[Begin Available records]

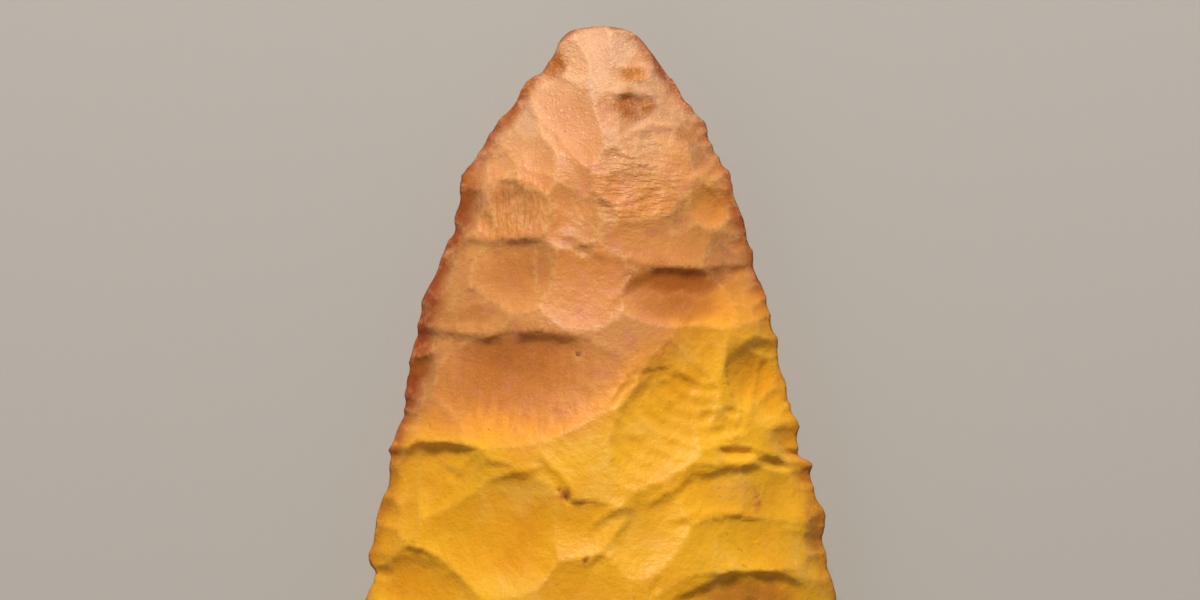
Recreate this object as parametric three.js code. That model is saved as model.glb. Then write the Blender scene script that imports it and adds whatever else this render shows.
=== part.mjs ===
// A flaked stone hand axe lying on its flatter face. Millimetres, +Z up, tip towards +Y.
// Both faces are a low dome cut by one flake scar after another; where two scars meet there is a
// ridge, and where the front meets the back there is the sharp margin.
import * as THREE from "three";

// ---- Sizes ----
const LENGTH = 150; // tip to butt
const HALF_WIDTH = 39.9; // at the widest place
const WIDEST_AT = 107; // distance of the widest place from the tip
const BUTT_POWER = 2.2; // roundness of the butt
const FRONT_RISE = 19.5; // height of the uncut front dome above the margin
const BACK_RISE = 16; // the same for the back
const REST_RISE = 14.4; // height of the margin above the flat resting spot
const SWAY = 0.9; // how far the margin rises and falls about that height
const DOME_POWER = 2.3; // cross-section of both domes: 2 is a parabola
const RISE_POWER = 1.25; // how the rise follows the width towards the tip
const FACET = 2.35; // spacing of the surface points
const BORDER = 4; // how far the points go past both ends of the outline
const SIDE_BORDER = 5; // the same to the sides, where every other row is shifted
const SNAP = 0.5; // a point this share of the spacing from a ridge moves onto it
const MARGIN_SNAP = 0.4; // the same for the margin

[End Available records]
[Begin Available records]

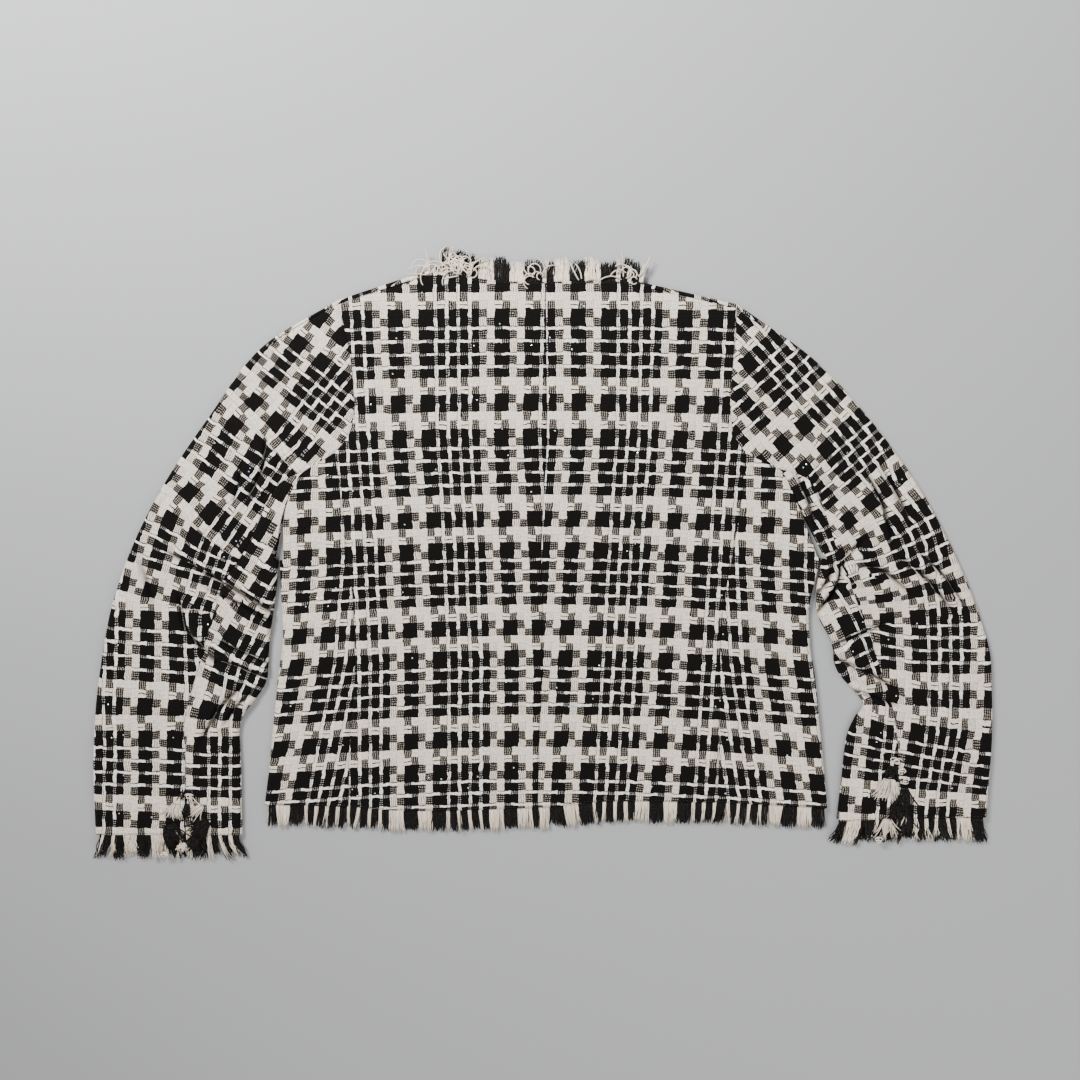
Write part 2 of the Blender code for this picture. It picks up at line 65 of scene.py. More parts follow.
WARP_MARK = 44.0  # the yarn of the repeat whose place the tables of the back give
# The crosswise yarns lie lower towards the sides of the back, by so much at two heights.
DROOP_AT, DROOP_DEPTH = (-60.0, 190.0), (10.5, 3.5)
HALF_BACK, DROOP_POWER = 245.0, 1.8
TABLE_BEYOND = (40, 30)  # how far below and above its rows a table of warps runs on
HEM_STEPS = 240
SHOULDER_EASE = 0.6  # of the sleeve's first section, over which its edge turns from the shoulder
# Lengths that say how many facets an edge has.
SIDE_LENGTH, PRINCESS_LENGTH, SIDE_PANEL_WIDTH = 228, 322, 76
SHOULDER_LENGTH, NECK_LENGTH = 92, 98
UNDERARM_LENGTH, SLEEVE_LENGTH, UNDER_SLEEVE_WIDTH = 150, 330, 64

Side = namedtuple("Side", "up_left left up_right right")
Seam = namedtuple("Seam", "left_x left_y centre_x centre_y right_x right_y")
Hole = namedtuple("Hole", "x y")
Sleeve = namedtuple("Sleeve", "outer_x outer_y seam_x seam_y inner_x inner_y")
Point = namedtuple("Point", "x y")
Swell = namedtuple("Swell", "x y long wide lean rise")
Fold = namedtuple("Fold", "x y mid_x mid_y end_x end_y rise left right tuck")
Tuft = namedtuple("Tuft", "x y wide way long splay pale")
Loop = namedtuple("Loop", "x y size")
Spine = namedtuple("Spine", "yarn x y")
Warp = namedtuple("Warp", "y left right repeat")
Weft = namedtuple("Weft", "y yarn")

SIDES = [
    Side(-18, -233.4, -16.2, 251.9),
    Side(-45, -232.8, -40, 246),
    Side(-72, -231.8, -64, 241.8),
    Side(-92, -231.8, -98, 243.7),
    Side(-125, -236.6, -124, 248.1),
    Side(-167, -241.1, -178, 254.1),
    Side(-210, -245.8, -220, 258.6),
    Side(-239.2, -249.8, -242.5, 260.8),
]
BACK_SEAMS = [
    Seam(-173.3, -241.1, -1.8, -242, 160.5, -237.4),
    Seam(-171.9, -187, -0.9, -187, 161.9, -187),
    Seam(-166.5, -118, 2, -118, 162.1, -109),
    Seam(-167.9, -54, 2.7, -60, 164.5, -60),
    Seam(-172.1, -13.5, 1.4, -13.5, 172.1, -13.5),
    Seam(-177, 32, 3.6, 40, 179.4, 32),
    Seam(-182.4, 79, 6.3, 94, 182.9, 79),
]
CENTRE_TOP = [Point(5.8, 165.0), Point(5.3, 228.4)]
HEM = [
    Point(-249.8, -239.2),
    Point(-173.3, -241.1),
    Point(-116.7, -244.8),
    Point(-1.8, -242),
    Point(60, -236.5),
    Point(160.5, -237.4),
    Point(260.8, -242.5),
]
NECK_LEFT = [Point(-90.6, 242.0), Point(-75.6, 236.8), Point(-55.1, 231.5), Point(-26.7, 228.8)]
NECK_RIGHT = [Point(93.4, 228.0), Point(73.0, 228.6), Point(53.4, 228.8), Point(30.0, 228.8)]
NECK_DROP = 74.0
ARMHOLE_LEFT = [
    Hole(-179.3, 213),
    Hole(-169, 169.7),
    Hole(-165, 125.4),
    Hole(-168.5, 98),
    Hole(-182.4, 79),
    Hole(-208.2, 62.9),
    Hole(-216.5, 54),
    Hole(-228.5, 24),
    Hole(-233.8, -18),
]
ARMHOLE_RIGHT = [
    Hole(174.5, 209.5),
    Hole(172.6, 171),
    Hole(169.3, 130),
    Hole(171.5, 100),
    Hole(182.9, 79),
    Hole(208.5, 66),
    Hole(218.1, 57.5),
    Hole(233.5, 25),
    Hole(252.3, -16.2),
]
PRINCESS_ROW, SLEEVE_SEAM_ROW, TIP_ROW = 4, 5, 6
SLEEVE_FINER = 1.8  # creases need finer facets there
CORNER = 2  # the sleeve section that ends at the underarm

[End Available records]
[Begin Available records]

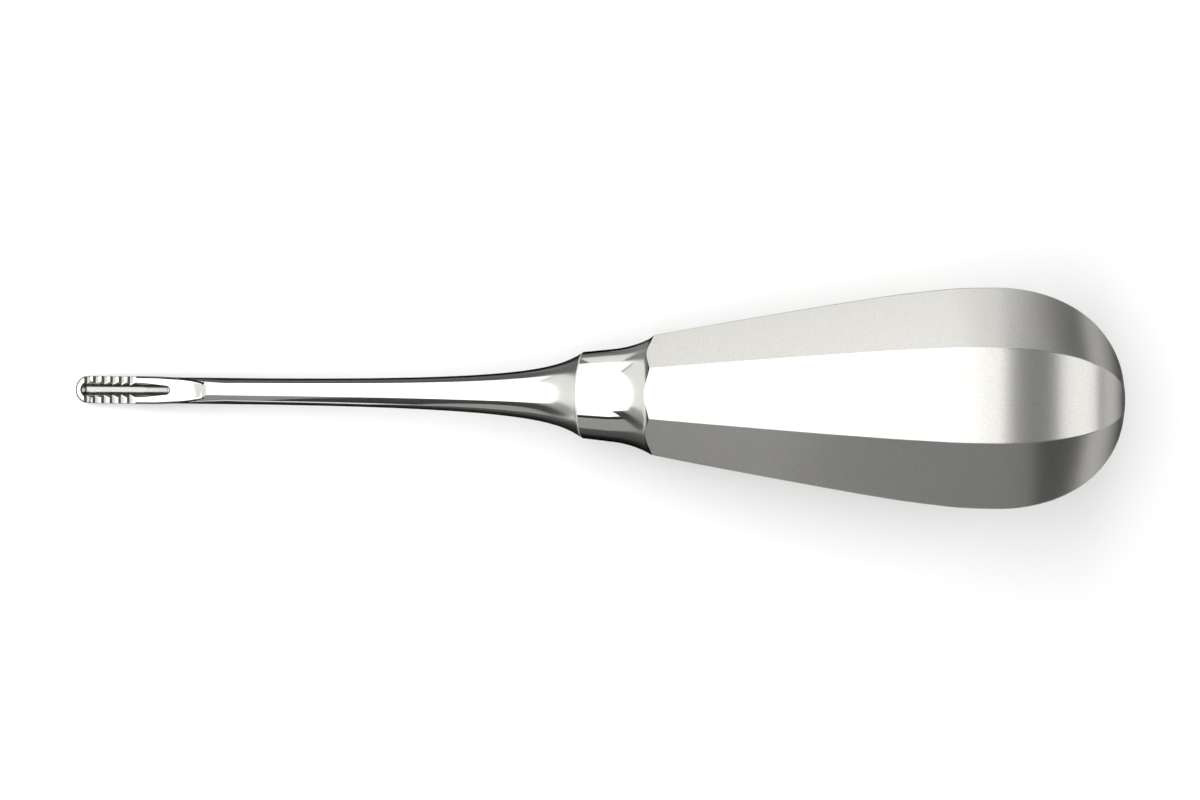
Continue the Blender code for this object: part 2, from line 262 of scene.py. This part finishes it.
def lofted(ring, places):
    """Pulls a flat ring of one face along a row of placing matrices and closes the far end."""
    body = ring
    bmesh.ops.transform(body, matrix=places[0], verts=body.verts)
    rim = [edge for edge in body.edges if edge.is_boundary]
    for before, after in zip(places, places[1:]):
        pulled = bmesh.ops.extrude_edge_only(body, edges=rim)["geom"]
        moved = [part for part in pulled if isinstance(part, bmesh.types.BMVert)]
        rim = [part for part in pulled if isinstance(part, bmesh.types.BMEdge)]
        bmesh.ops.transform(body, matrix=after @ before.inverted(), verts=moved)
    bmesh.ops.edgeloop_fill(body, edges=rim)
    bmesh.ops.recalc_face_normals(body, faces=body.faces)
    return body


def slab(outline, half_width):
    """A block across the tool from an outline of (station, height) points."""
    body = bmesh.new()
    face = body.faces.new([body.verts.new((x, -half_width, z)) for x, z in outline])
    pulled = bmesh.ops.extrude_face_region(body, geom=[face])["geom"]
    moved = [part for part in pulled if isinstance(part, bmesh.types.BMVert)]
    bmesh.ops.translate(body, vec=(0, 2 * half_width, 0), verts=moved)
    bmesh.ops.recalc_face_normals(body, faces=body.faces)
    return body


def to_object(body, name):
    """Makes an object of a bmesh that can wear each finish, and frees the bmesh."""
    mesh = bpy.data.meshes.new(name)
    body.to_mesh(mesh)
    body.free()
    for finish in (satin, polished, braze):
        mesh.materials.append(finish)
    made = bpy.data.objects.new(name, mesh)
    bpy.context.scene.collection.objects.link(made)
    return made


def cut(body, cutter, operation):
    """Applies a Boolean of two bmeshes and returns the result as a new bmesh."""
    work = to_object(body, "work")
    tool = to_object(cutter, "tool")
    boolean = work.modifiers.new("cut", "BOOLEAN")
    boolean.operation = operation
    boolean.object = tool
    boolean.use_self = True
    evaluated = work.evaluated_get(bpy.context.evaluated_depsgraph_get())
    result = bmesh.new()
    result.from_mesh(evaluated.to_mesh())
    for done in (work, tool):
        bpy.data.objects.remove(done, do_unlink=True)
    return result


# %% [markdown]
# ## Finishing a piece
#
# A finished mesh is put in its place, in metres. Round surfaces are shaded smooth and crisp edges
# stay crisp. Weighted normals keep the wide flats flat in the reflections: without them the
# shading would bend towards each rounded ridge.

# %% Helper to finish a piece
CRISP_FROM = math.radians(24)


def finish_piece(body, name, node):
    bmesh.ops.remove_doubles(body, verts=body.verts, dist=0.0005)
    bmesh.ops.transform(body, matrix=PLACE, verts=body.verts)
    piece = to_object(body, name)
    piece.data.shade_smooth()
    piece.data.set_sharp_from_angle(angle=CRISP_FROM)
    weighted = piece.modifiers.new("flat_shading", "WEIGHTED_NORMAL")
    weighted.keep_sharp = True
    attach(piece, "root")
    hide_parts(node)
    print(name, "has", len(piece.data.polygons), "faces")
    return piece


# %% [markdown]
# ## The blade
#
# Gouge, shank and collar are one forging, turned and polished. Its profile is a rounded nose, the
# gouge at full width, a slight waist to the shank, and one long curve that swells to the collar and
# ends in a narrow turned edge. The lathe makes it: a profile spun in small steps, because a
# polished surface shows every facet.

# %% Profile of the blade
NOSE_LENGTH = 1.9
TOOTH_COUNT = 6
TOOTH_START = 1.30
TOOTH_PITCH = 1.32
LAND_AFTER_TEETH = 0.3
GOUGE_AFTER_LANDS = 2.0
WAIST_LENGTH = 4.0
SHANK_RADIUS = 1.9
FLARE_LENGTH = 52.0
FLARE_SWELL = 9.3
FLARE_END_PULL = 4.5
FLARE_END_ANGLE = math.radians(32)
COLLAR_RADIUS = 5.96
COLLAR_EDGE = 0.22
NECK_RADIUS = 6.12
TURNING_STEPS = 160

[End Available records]

From the entries above, select each line containing the string "scene".

Response:
Recreate this object as parametric three.js code. That model is saved as model.glb. Then write the Blender scene script that imports it and adds whatever else this render shows.
Write part 2 of the Blender code for this picture. It picks up at line 65 of scene.py. More parts follow.
Continue the Blender code for this object: part 2, from line 262 of scene.py. This part finishes it.
    bpy.context.scene.collection.objects.link(made)